The Trinamool Congress chief met the PM at 5.30 pm at his official residence. Mincing no words she told the PM, “What was the need to implement the recommendation of 2001 after 11 years?”
“I raised the issue of the federal structure also. In the name of NCTC they can arrest anybody without state government’s consent. NCTC is contradictory of the federal structure,” Mamata told the waiting reporters.
She emphasised that she was concerned about terrorism too but said that the Centre and the state governments have to be friendly with each other and take care of each other.
Mamata Banerjee along with a host of CMs had written to the government on the contentious NCTC issue and has been accused the UPA of taking a ‘unilateral’ decision on the matter. The CMs of Orissa, Tamil Nadu, Punjab, Bihar, Gujarat, Chattisgarh, Madhya Pradesh, Himachal Pradesh, Karnataka, Tripura and Uttarakhand opposed the creation of NCTC saying that it infringed on the states’ domain.

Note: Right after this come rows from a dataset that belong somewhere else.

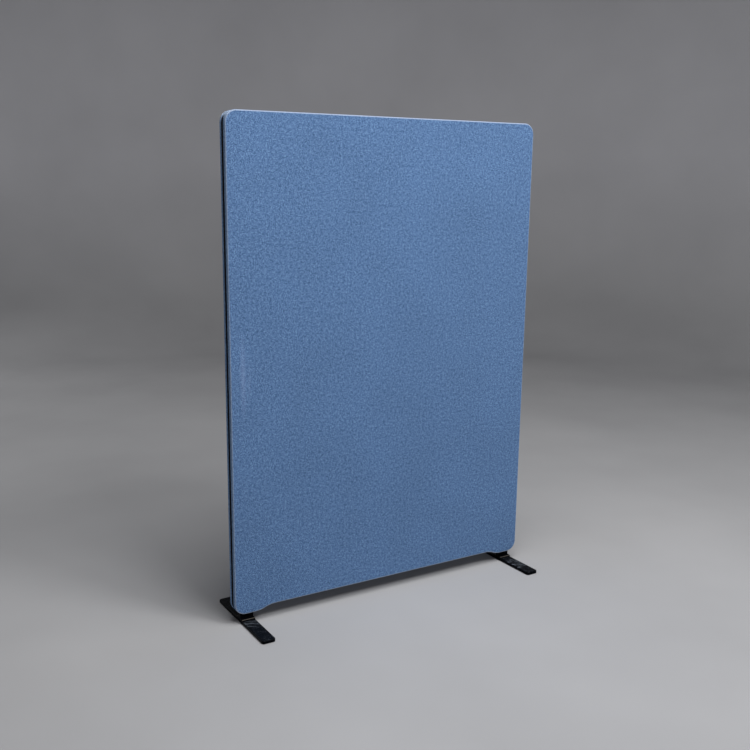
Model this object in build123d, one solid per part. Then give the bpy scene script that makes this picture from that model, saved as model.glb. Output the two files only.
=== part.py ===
from build123d import *
import math
import os

# A free-standing acoustic floor screen: an upholstered panel on two flat-bar feet.
# Millimetres. X runs along the panel's width, -Y is the front, +Z is up.
# The origin is on the floor, under the middle of the panel.
# "Inset" is a distance from the panel's outline, measured inwards.

# Panel outline
panel_width = 1000.0
panel_height = 1350.0
panel_thickness = 36.0
corner_radius = 32.0
standing_gap = 30.0
edge_rise = 12.0
tab_flat = 30.0
ogee_length = 60.0

# Upholstery
fabric_thickness = 1.0
wadding_thickness = 1.5
shoulder_radius = 3.5

# Channel for the zip, round the middle of the edge
channel_width = 12.0
channel_depth = 6.5
sewing_margin = 0.3

# Frame and its filling
member_width = 60.0
board_thickness = 3.0
board_groove_depth = 8.0
board_play = 0.1
end_play = 0.5
dowel_diameter = 8.0
dowel_length = 40.0
dowel_end_play = 0.5
dowel_wall = 6.0

# Zip
tape_thickness = 0.6
facing_inset = 0.6
coil_height = 2.4
coil_width = 2.2
coil_gap = 1.6
stop_length = 3.0
stop_clearance = 2.0
closing_band_thickness = 1.2

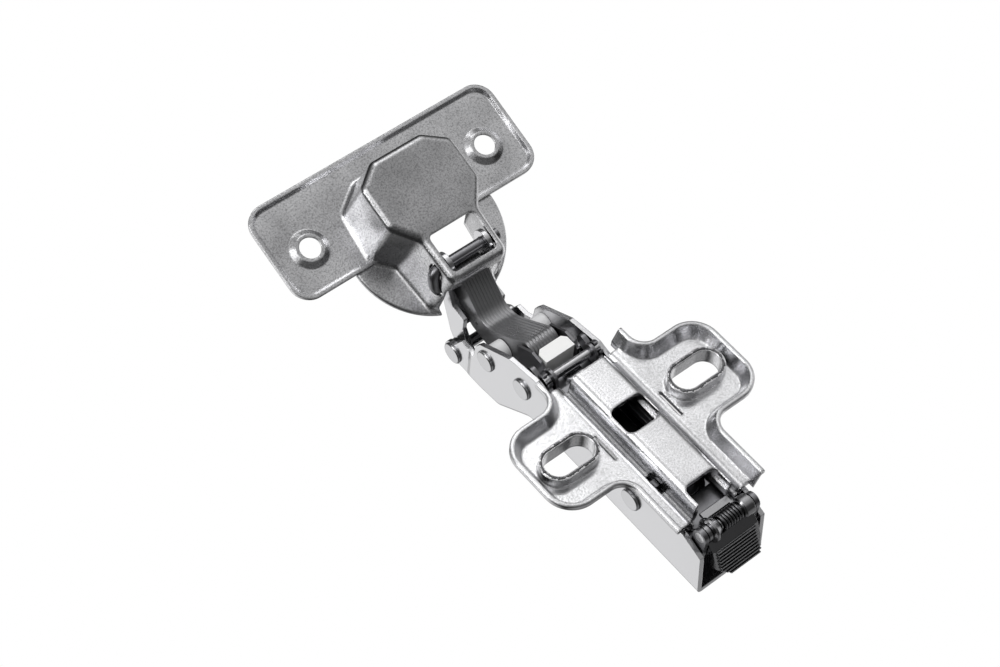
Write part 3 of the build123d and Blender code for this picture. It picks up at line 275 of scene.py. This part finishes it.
# ------------------------------------------------------------------ torn lips of the drawn slots
# Drawing the slots' collars tears the sheet: a ragged lip stays on each collar's end, 0.4 mm short
# of the cabinet. It is bare sheared steel, darker and rougher than the plating round it.
def torn_lip(name, middle_z, steps=260, sides=8):
    """A ragged ring on a collar's end: a tube carried once round a slot.

    The path at s is the slot's outline, two half circles joined by straight runs, pushed outward by
    nearly half the collar's wall. The tube's radius at s is a base plus a sum of sines of s with
    whole periods, so that it closes, and v turns round the tube, which is wider than it is high.
    """
    slot_length, slot_width, wall = 11.0, 5.8, 0.9
    collar_end, sunk = 0.4, 0.02
    thickness, unevenness, widening = 0.15, 0.1, 1.5
    radius = (slot_width + 0.9 * wall) / 2
    run = slot_length - slot_width
    outline = 2 * run + 2 * np.pi * radius
    s = np.arange(steps) / steps * outline
    arc = np.pi * radius
    turn = np.select([s < arc, s < arc + run, s < 2 * arc + run],
                     [s / radius, np.full(steps, np.pi), np.pi + (s - arc - run) / radius], 2 * np.pi)
    along = np.select([s < arc, s < arc + run, s < 2 * arc + run],
                      [np.full(steps, run / 2), run / 2 - (s - arc), np.full(steps, -run / 2)],
                      -run / 2 + (s - 2 * arc - run))
    phase = 2 * np.pi * s / outline
    ragged = (0.3 * np.sin(9 * phase + middle_z) + 0.3 * np.sin(17 * phase + 1.3 * middle_z)
              + 0.25 * np.sin(31 * phase) + 0.3 * np.sin(53 * phase + 2.0))
    thick = thickness + unevenness * ragged
    v = np.arange(sides) / sides * 2 * np.pi
    out = radius + unevenness * ragged[:, None] + widening * thick[:, None] * np.cos(v)
    x = collar_end - sunk + thick[:, None] * np.sin(v)
    y = out * np.cos(turn)[:, None]
    z = middle_z + along[:, None] + out * np.sin(turn)[:, None]
    grid = np.arange(steps * sides).reshape(steps, sides)
    ahead, aside = np.roll(grid, -1, axis=0), np.roll(grid, -1, axis=1)
    faces = np.stack([grid, ahead, np.roll(aside, -1, axis=0), aside], axis=-1).reshape(-1, 4)
    mesh = bpy.data.meshes.new(name)
    mesh.from_pydata((np.stack([x, y, z], axis=-1) * MM).reshape(-1, 3).tolist(), [], faces.tolist())
    mesh.shade_smooth()
    lip = bpy.data.objects.new(name, mesh)
    scene.collection.objects.link(lip)
    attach(lip, "plate")
    return lip


sheared_steel = plated_steel("sheared_steel", "#808082", 0.4, grain=0.5)
slot_spacing = 32.0
for name, middle_z in (("torn_lip_near", slot_spacing / 2), ("torn_lip_far", -slot_spacing / 2)):
    torn_lip(name, middle_z).data.materials.append(sheared_steel)

# ------------------------------------------------------------------ slide, depth cam and clip bracket
# Punched and folded sheet inside the hinge, and the riveted cam that shifts it. Their nickel is given a
# darker grey than the outside parts: painted shade for their place inside the hinge.
shade_darkened_steel = plated_steel("shade_darkened_nickel", "#8E8E91", 0.3)
dress(shade_darkened_steel, "cam_stud", "depth_cam", "slide_plate", "clip_bracket")

# ------------------------------------------------------------------ pins and screw of the mounting side
# The cross pin that the bracket hooks on, the rivet that the arm tilts on, the side screw and the
# lever's axle: cold-headed and turned steel, plated and tumbled, with a sharp light along each pin.
headed_steel = plated_steel("tumbled_nickel", "#CFCFD1", 0.18)
dress(headed_steel, "hook_pin", "tilt_rivet", "overlay_screw", "lever_axle")

# ------------------------------------------------------------------ release lever and its spring
# A pressed steel lever at the rear, ribbed for the thumb, turning on a plain axle against a coil of
# hard-drawn wire. Its black-nickel face is dark and every rib's edge shines.
dress(plated_steel("black_nickel", "#A4A4A6", 0.2, edge_mm=0.2), "release_lever")
spring_wire = plated_steel("oiled_spring_wire", "#6E6E70", 0.25)
dress(spring_wire, "lever_spring")

# ------------------------------------------------------------------ arm and outer link
# The arm is a cranked channel of 1 mm sheet with a closed nose, and the outer link is folded from
# one sheet. Both are polished before plating: their walls are the smoothest surfaces of the hinge,
# with only a faint unevenness in what they mirror.
dress(plated_steel("polished_nickel", "#DCDCDE", 0.2, grain=0.04, edge_mm=0.2), "arm", "outer_link")

# ------------------------------------------------------------------ arm pins and closing spring
# Headed pins through the arm's walls carry the links; a double torsion spring on the outer link's
# pin closes the door. The pins are tumbled nickel, the spring oiled wire.
dress(headed_steel, "outer_link_pin", "inner_link_pin", "side_rivets")
dress(spring_wire, "closing_spring")


# ------------------------------------------------------------------ damper and sleeves
# The soft-close unit: a nylon housing and a white acetal slider on two steel rods in a sheet guide,
# and two acetal sleeves on the inner link's pin. All plastic parts are injection-moulded.
def moulded_plastic(name, tint, roughness):
    """Moulded plastic: an even colour under the faint orange peel that the mould leaves."""
    peel_mm, peel_depth_mm = 0.8, 0.01
    material, tree = new_material(name)
    place = add_node(tree, "TexCoord").outputs["Object"]
    peel = add_node(tree, "TexNoise", None, Vector=place, Scale=1 / (peel_mm * MM),
                    Detail=2.0).outputs[0]
    normal = add_node(tree, "Bump", None, Height=peel, Strength=0.4,
                      Distance=peel_depth_mm * MM).outputs[0]
    finish_material(tree, add_node(tree, "BsdfPrincipled", None, Base_Color=linear(tint),
                                   Roughness=roughness, Normal=normal))
    return material


# The sheet guide inside the arm takes the same darker grey, as painted shade.
dress(shade_darkened_steel, "damper_guide")
dress(headed_steel, "damper_rods")
dress(moulded_plastic("white_acetal", "#F7F7F6", 0.35), "damper_slider")
dress(moulded_plastic("grey_acetal", "#DCDCDD", 0.4), "pin_sleeves")
dress(moulded_plastic("black_nylon", "#1C1C1D", 0.45), "damper_housing")

# ------------------------------------------------------------------ laminated inner link
# Nine punched plates riveted in a stack. Their edges are sheared and only thinly plated, and the joint
# between one plate and the next shows as a dark line, deepened with painted shade from the darkening in
# creases.
link_steel = plated_steel("sheared_edge_nickel", "#8E8E90", 0.3, edge_mm=0.05, metallic=0.7)
dress(link_steel, *(f"inner_link_plate_{index}" for index in range(1, 10)))
dress(headed_steel, "inner_link_rivet")

# ------------------------------------------------------------------ hinge cup
# A 35 mm cup deep-drawn from one sheet with its flange, and a bent wire axle through its walls.
# The satin nickel is frosted by the drawing, light where it bends and dull on its flat bottom.
bottom_middle = (-3.7 * MM, -63.8 * MM, 0.0)
bottom_radius = 13.4 * MM
dress(plated_steel("satin_nickel", "#F4F4F6", 0.2, grain=0.7, grain_mm=0.36, edge_mm=0.4,
                   dull_spot=(bottom_middle, bottom_radius)), "hinge_cup")
# The axle deep in the cup takes the same darker grey, as painted shade.
dress(shade_darkened_steel, "hairpin_axle")
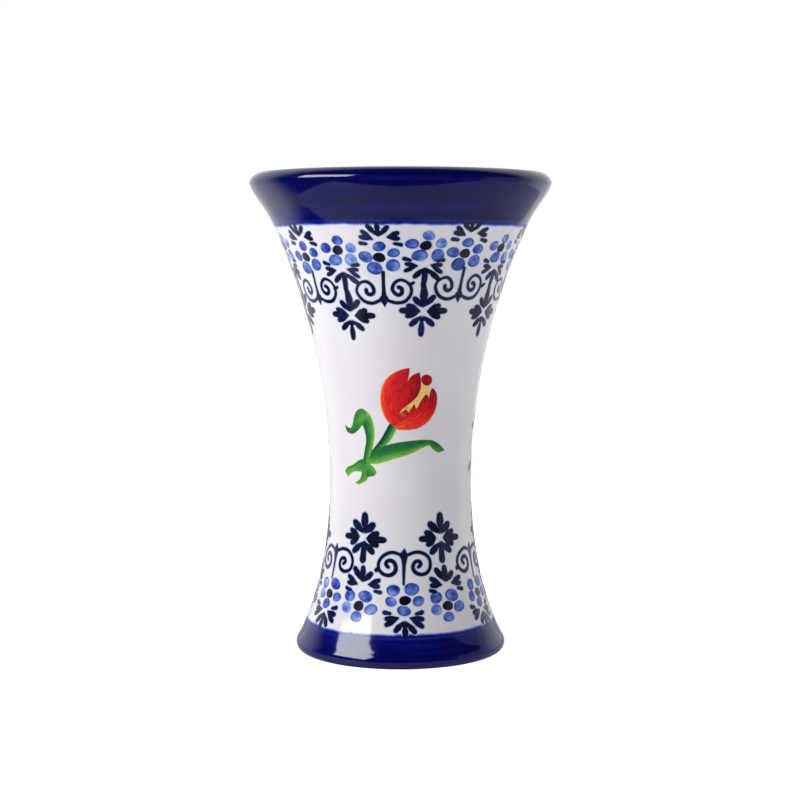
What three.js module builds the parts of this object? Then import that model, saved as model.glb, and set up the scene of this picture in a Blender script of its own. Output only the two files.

The Prime Minister had written to the CMs on Tuesday and said that the, “Primary purpose of NCTC is to coordinate counter-terrorism efforts across the country as the Intelligence Bureau (IB) has been doing so far. It is for this reason that the NCTC has been located within the IB and not as a separate organisation.”
Reassuring the state governments Manmohan Singh had written, “ In forming the NCTC (National Centre for Counter Terrorism), it is not the government's intent in any way to affect the basic features of the Constitutional provisions and allocation of powers between the States and the Union.”
Singh wrote to Chief Ministers of Tripura, Tamil Nadu, Odisha, Gujarat, West Bengal, Bihar and Madhya Pradesh, who all had expressed apprehensions that the Centre's decision to set up NCTC would erode the states' powers.
The NCTC was to be operational on March 1.
Mamata clarified that apart from the NCTC, she also held consultations with the PM on the issue of tripartite agreement on Gorkhaland Territorial Administration and the Farakka leakage issue.
Last Saturday, Banerjee had alleged that the Centre had kept secret the fact about the two damaged sluice gates on the Farakka Barrage, resulting in Bangladesh getting 82,801 cusecs of water as against 35,000 cusecs that it is supposed to get during the dry season.
Banerjee had also said that the tripartite agreement on GTA had already been signed, but its implementation was being delayed.